── Data excerpt

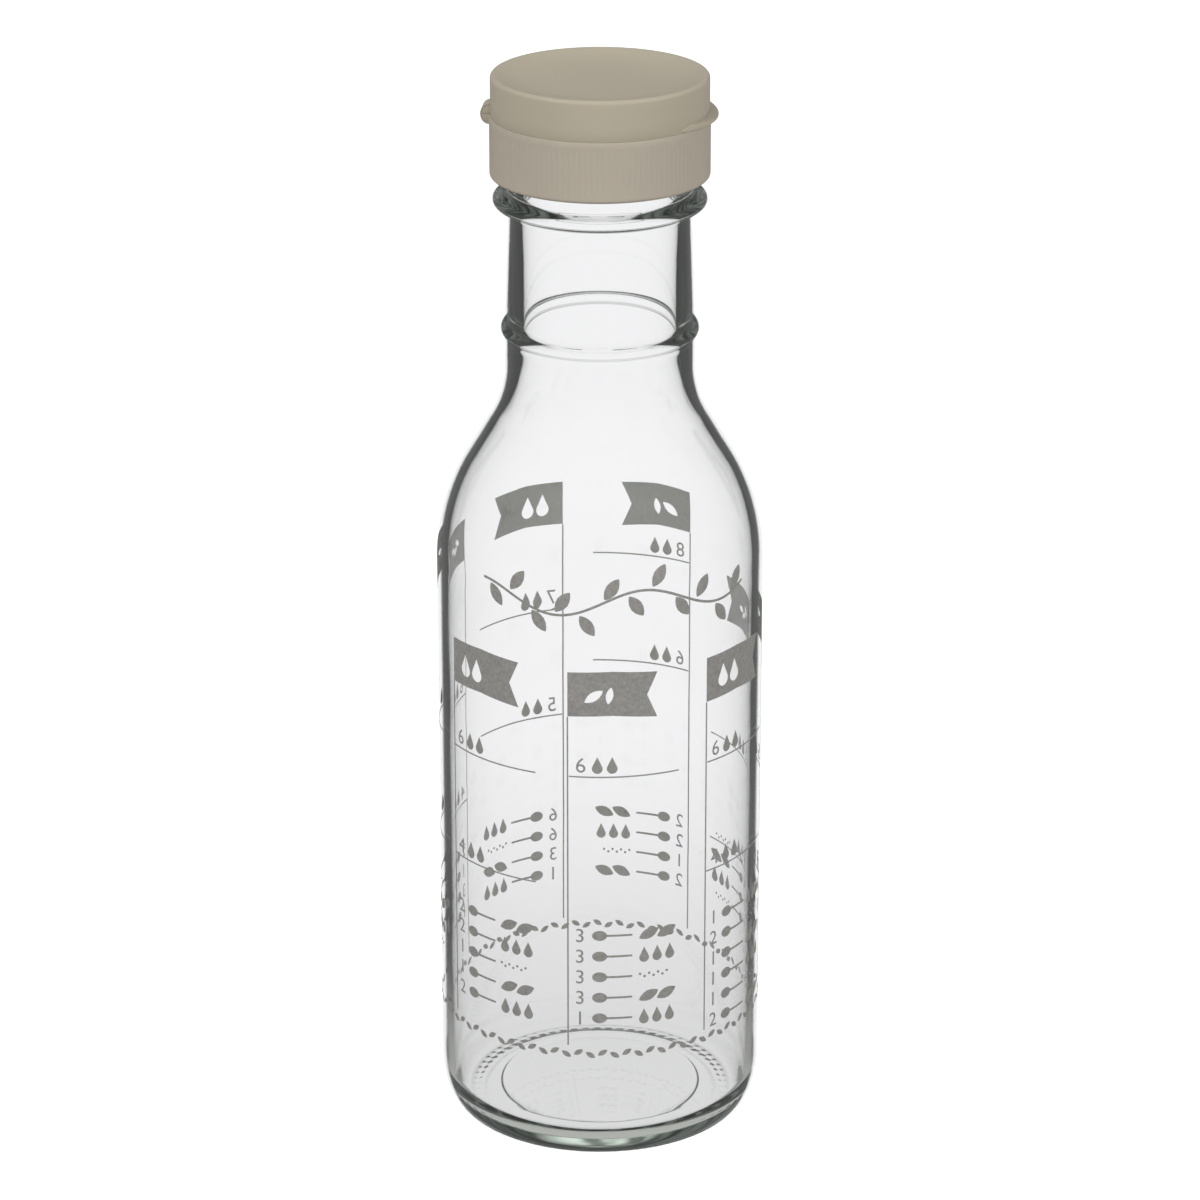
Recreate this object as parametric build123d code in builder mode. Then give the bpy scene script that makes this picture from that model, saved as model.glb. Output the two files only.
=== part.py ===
import os
from math import cos, pi, radians, sin, tan

from build123d import *

# Salad dressing shaker: a printed glass bottle with a one-turn-and-lift screw closure and a flip
# lid. Millimetres, +Z up, origin on the bottle's axis at the level of the bearing ring.
# The lid's hinge is on the -X side of the closure and its thumb tab on the +X side.

# Glass body
body_r = 31.0  # outside of the straight body
wall = 2.0  # glass thickness in the body
shoulder_z = 113.2  # where the straight body ends
shoulder_arc_r = 39.2  # convex arc at the top of the body
neck_arc_r = 20.5  # concave arc running into the neck
shoulder_lean = 31.1  # lean of the shoulder's straight run from the vertical, in degrees

# Glass base
heel_in = 4.4  # how far the heel draws in
heel_up = 10.0  # height of the heel's curve
bearing_w = 2.2  # width of the flat ring that the bottle stands on
push_in = 5.0  # from the bearing ring in to the edge of the underside's dome
push_low = 1.0  # rise of the underside over that width
push_step = 0.5  # height and width of the step at the dome's edge
push_up = 2.6  # height of the underside's dome at its centre
base_glass = 3.1  # glass above the dome's centre
floor_round = 5.4  # radius between the inner floor and the wall
floor_lean = 12.0  # fall of the domed inner floor where it meets that radius, in degrees

# Glass neck, from the shoulder up
low_neck_r = 17.8  # neck below the bead
low_neck_h = 5.256  # straight neck between the shoulder and the bead
mid_neck_r = 17.75  # neck just above the bead
mid_neck_h = 21.55  # from the bead to the transfer ring
top_neck_r = 17.05  # neck just below the transfer ring
bore_r = 14.4  # inside of the neck
bead_half = 1.75
bead_proud = 0.9
bead_round = 0.5  # fillet at the foot of the bead
ring_half = 1.7  # half height of the transfer ring, by which the hot bottle is carried
ring_r = 20.1
ring_nose = 1.15  # radius of the transfer ring's nose
finish_r = 17.5  # glass under the thread
thread_room = 1.2  # how far the thread may stand out of the finish
finish_h = 13.6  # from the middle of the transfer ring to the sealing lip
lip_round = 0.8

# Seal ring
seal_t = 1.0
seal_in = 1.0  # the ring reaches this far inside the neck's bore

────

Goal of the exercise: Return exactly, please, the lines of the material from the first one down to and including the line where "from build123d import *" appears.

Response to the exercise:
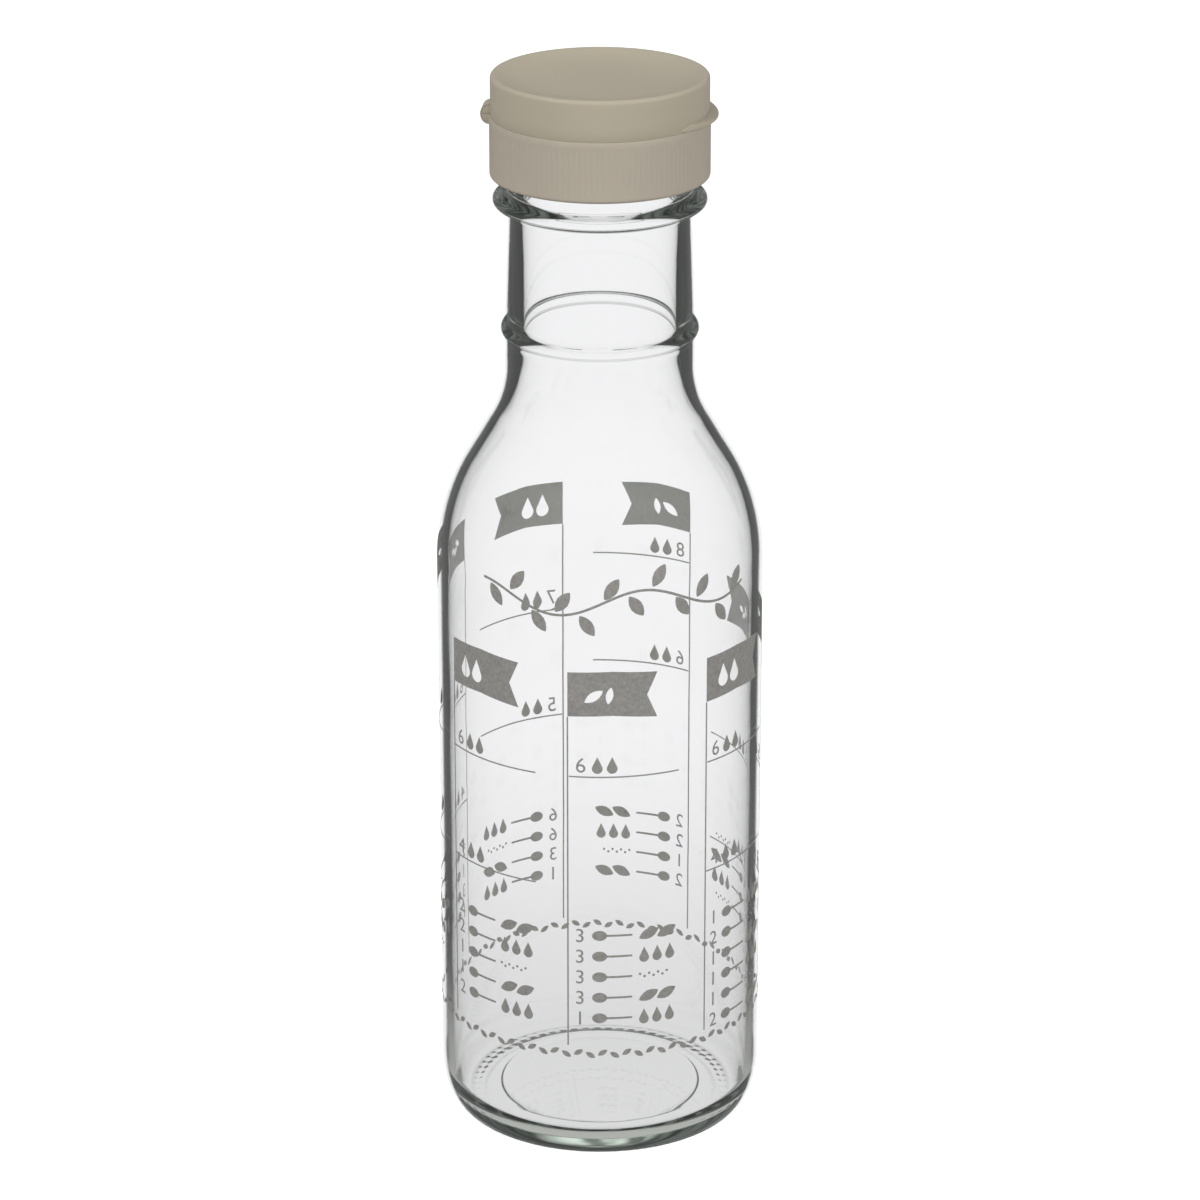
Recreate this object as parametric build123d code in builder mode. Then give the bpy scene script that makes this picture from that model, saved as model.glb. Output the two files only.
=== part.py ===
import os
from math import cos, pi, radians, sin, tan

from build123d import *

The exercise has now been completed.